Melihat hal-hal seperti itu, seharusnya pemerintah menjadikan rencana kenaikan BBM sebagai ‘operasi sunyi’. Karena jika dilakukan secara terbuka seperti sekarang, maka rakyatlah yang menjadi tumbal bahkan sejak sebelum kenaikan BBM itu resmi diterapkan.
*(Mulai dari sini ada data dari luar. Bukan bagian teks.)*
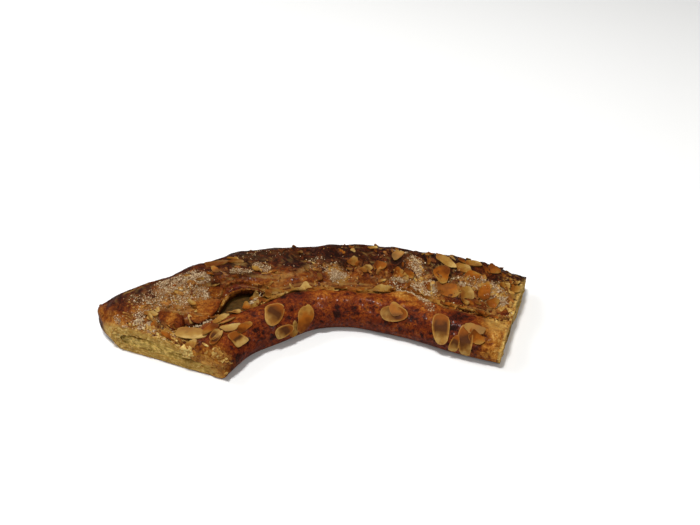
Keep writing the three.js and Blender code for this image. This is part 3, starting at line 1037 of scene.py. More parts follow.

Memang tidak salah atas nama demokrasi pemerintah mengumumkan rencana kenaikan BBM sejak jauh-jauh hari, tetapi dengan besarnya ekses buruk yang harus ditanggung rakyatnya tentu saja lebih baik menjadikannya sebagai ‘operasi sunyi’.
Namun karena rencana kenaikan harga BBM memiliki nilai politik tinggi yang bisa digunakan mengangkat citra pihak penentang dan menjatuhkan citra pemerintah dan partai yang berkuasa, maka sangatlah sulit menjadikan rencana kenaikan harga BBM sebagai ‘operasi sunyi’. Dan demi mengejar citra itulah perdebatan panjang dan bertele-tele yang kini menghiasi media kita. Saat para penguasa sibuk berdebat mengatas-namakan rakyat, mereka tampaknya tak sadar bahwa rakyatlah yang sudah harus menjadi korban dan dipaksa menanggung kenaikan harga-harga barang. Padahal mereka yang sibuk berdebat adalah para pengkonsumsi uang rakyat yang disetorkan lewat pajak.
Lalu, melihat pemerintah mengelola negara dan para anggota parlemen menjalankan fungsinya, jari tangan manakah yang harus kita acungkan untuk mengapresiasi?